With the Old Testament, Luther separated the books of the Apocrypha, which to this day has “stuck,” which Protestants later removed altogether.  For the New Testament, Luther also separated James, Hebrews, Jude, and Revelation into its own, unnumbered appendix.

And if that wasn’t enough, Luther then wrote what he thought of a book in his preface.  What Luther did was to accept a book as part of the Bible.  But in his preface, he clearly shared his opinion of a particular book.  This is part of what he wrote about James:

But this James does nothing more than drive to the law and to its works.  Besides, he throws things together so chaotically that it seems to me he must have been some good, pious man, who took a few sayings from the disciples of the Apostles and thus tossed them off on paper.  Or it may perhaps have been written by someone on the basis of his preaching.  He calls the law a “law of liberty,” though Paul calls it a law of slavery, of wrath, of death, and of sin.

For Revelation, Luther wrote, “My spirit cannot accommodate itself to this book.  For me this is reason enough not to think highly of it: Christ is neither taught nor known in it.”  For Luther to say that Christ is not is the book of Revelation is not true.
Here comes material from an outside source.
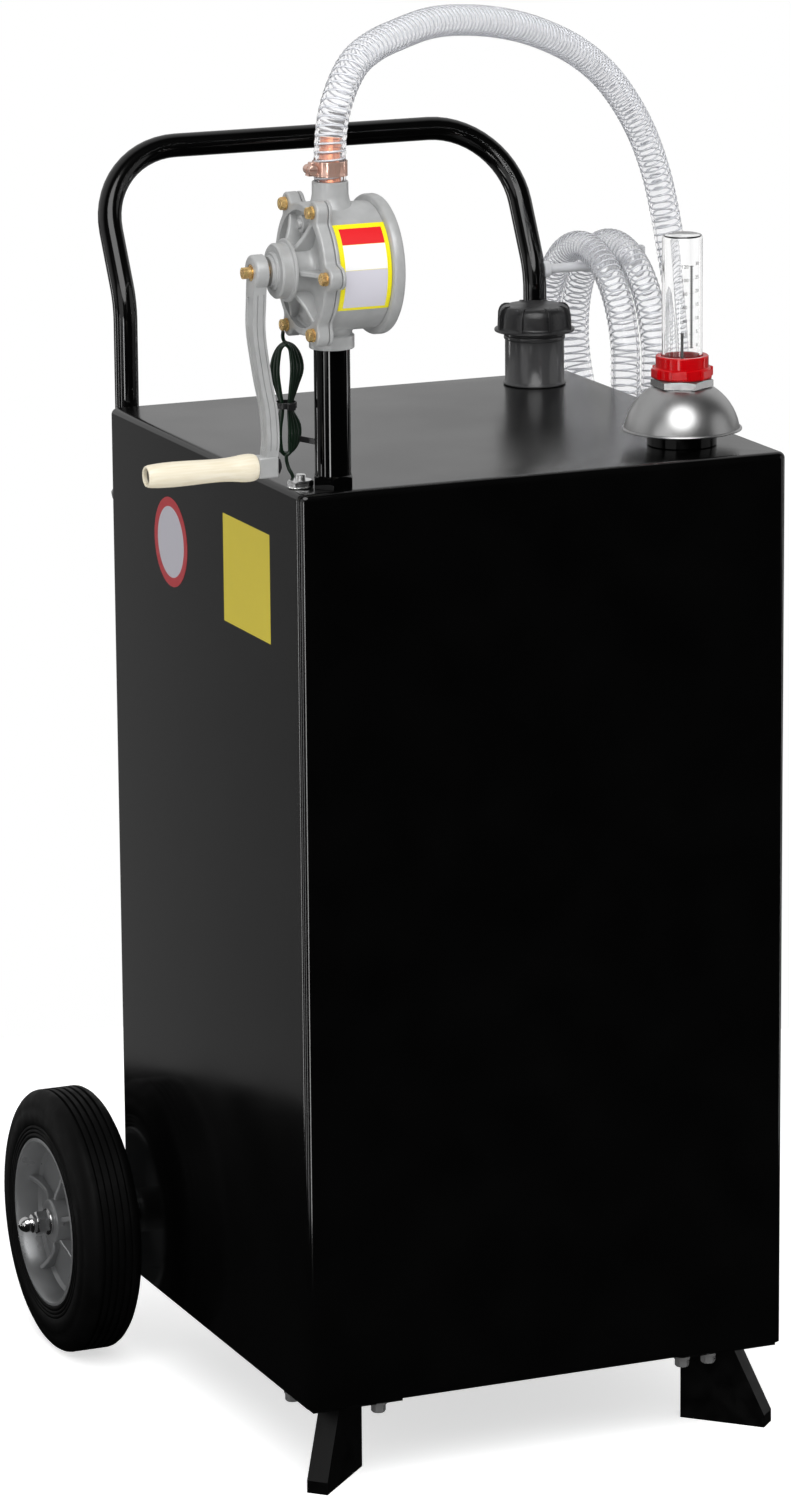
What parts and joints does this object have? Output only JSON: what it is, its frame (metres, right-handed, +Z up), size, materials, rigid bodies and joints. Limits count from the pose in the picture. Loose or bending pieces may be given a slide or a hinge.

What is different today is how we use the books of the Bible.  Lutherans historically and traditionally did not have a “flat view” of Scripture.  We preferred some books over others for creating and making doctrine (books that are canon and scripture); we used others only to affirm doctrine (books that are scripture but not canon).  Going back to the Old Testament, the Church has always had such an approach to the Scriptures.

I am thankful that what Luther did to the New Testament did not “stick.”  All the books are still Scripture, despite his opinions.  I am also thankful that Luther was a good churchman, knowing that he didn’t have the authority to remove any books of the Bible, no matter what he thought of them.

That’s the sordid, but also beautiful history of how we got the New Testament.